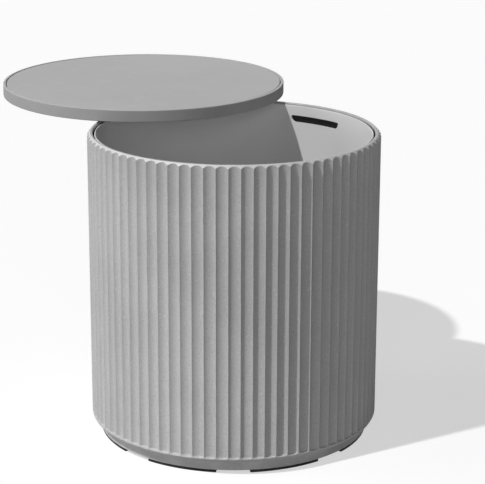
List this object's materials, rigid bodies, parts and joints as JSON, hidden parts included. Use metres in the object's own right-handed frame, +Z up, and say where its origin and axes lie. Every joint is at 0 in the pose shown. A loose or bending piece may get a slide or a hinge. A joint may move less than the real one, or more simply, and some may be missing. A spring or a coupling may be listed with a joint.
{
  "type": "ice bucket coffee table",
  "caption": "Round fluted concrete drum table on a set-back plinth, with a lift-out tub for ice and drinks under a loose round lid.",
  "frame": {"origin": "middle of the flat underside of the base panel, on the axis of the drum", "axes": "+Z up along the drum's axis, hand slots of the tub on +Y and -Y, lid slid off towards -X and a little +Y"},
  "size_m": [0.7427, 0.5699, 0.4988],
  "materials": {
    "concrete": "fine matt concrete",
    "pale_concrete": "smooth matt concrete",
    "liner_plastic": "satin plastic",
    "board": "grey fibre cement board",
    "rubber": "black rubber",
    "steel": "zinc plated steel"
  },
  "bodies": {
    "drum": {"drum_shell": "concrete", "plinth_ring": "concrete", "base_panel": "board", "foot_strip_1": "rubber", "foot_strip_2": "rubber", "foot_strip_3": "rubber", "foot_strip_4": "rubber", "foot_strip_5": "rubber", "foot_strip_6": "rubber", "foot_strip_7": "rubber", "foot_strip_8": "rubber", "base_bolt_1": "steel", "base_bolt_2": "steel", "base_bolt_3": "steel", "base_bolt_4": "steel", "base_bolt_5": "steel", "base_bolt_6": "steel", "base_bolt_7": "steel", "base_bolt_8": "steel", "panel_screw_1": "steel", "panel_screw_2": "steel", "panel_screw_3": "steel", "panel_screw_4": "steel", "panel_screw_5": "steel", "panel_screw_6": "steel", "panel_screw_7": "steel", "panel_screw_8": "steel", "liner_pad_1": "rubber", "liner_pad_2": "rubber", "liner_pad_3": "rubber", "liner_pad_4": "rubber"},
    "liner": {"liner": "liner_plastic"},
    "lid": {"lid_band": "pale_concrete", "lid_board": "board", "lid_top": "pale_concrete", "lid_screw_1": "steel", "lid_screw_2": "steel", "lid_screw_3": "steel", "lid_screw_4": "steel", "lid_screw_5": "steel", "lid_screw_6": "steel", "lid_screw_7": "steel", "lid_screw_8": "steel", "lid_bumper_1": "rubber", "lid_bumper_2": "rubber", "lid_bumper_3": "rubber", "lid_bumper_4": "rubber", "lid_bumper_5": "rubber", "lid_bumper_6": "rubber", "lid_bumper_7": "rubber", "lid_bumper_8": "rubber"}
  },
  "joints": [
    {"name": "liner_lift", "type": "slide", "parent": "drum", "child": "liner", "axis": [0, 0, 1], "range_m": [0, 0.27]},
    {"name": "lid_slide", "type": "slide", "parent": "liner", "child": "lid", "axis": [-0.9304, 0.3665, 0], "range_m": [-0.3067, 0.165]}
  ]
}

====

#### Direction
Write out all the lines again, exactly as they are.

#### Written answer
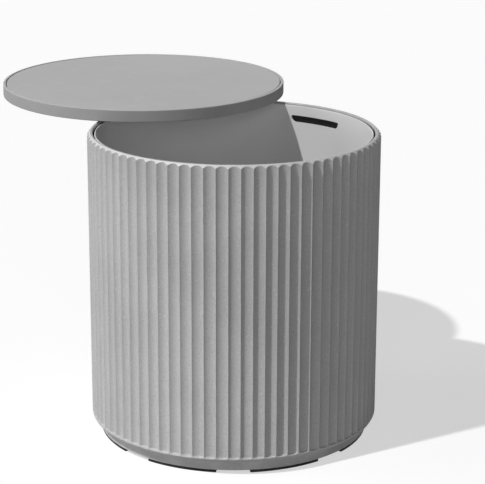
List this object's materials, rigid bodies, parts and joints as JSON, hidden parts included. Use metres in the object's own right-handed frame, +Z up, and say where its origin and axes lie. Every joint is at 0 in the pose shown. A loose or bending piece may get a slide or a hinge. A joint may move less than the real one, or more simply, and some may be missing. A spring or a coupling may be listed with a joint.
{
  "type": "ice bucket coffee table",
  "caption": "Round fluted concrete drum table on a set-back plinth, with a lift-out tub for ice and drinks under a loose round lid.",
  "frame": {"origin": "middle of the flat underside of the base panel, on the axis of the drum", "axes": "+Z up along the drum's axis, hand slots of the tub on +Y and -Y, lid slid off towards -X and a little +Y"},
  "size_m": [0.7427, 0.5699, 0.4988],
  "materials": {
    "concrete": "fine matt concrete",
    "pale_concrete": "smooth matt concrete",
    "liner_plastic": "satin plastic",
    "board": "grey fibre cement board",
    "rubber": "black rubber",
    "steel": "zinc plated steel"
  },
  "bodies": {
    "drum": {"drum_shell": "concrete", "plinth_ring": "concrete", "base_panel": "board", "foot_strip_1": "rubber", "foot_strip_2": "rubber", "foot_strip_3": "rubber", "foot_strip_4": "rubber", "foot_strip_5": "rubber", "foot_strip_6": "rubber", "foot_strip_7": "rubber", "foot_strip_8": "rubber", "base_bolt_1": "steel", "base_bolt_2": "steel", "base_bolt_3": "steel", "base_bolt_4": "steel", "base_bolt_5": "steel", "base_bolt_6": "steel", "base_bolt_7": "steel", "base_bolt_8": "steel", "panel_screw_1": "steel", "panel_screw_2": "steel", "panel_screw_3": "steel", "panel_screw_4": "steel", "panel_screw_5": "steel", "panel_screw_6": "steel", "panel_screw_7": "steel", "panel_screw_8": "steel", "liner_pad_1": "rubber", "liner_pad_2": "rubber", "liner_pad_3": "rubber", "liner_pad_4": "rubber"},
    "liner": {"liner": "liner_plastic"},
    "lid": {"lid_band": "pale_concrete", "lid_board": "board", "lid_top": "pale_concrete", "lid_screw_1": "steel", "lid_screw_2": "steel", "lid_screw_3": "steel", "lid_screw_4": "steel", "lid_screw_5": "steel", "lid_screw_6": "steel", "lid_screw_7": "steel", "lid_screw_8": "steel", "lid_bumper_1": "rubber", "lid_bumper_2": "rubber", "lid_bumper_3": "rubber", "lid_bumper_4": "rubber", "lid_bumper_5": "rubber", "lid_bumper_6": "rubber", "lid_bumper_7": "rubber", "lid_bumper_8": "rubber"}
  },
  "joints": [
    {"name": "liner_lift", "type": "slide", "parent": "drum", "child": "liner", "axis": [0, 0, 1], "range_m": [0, 0.27]},
    {"name": "lid_slide", "type": "slide", "parent": "liner", "child": "lid", "axis": [-0.9304, 0.3665, 0], "range_m": [-0.3067, 0.165]}
  ]
}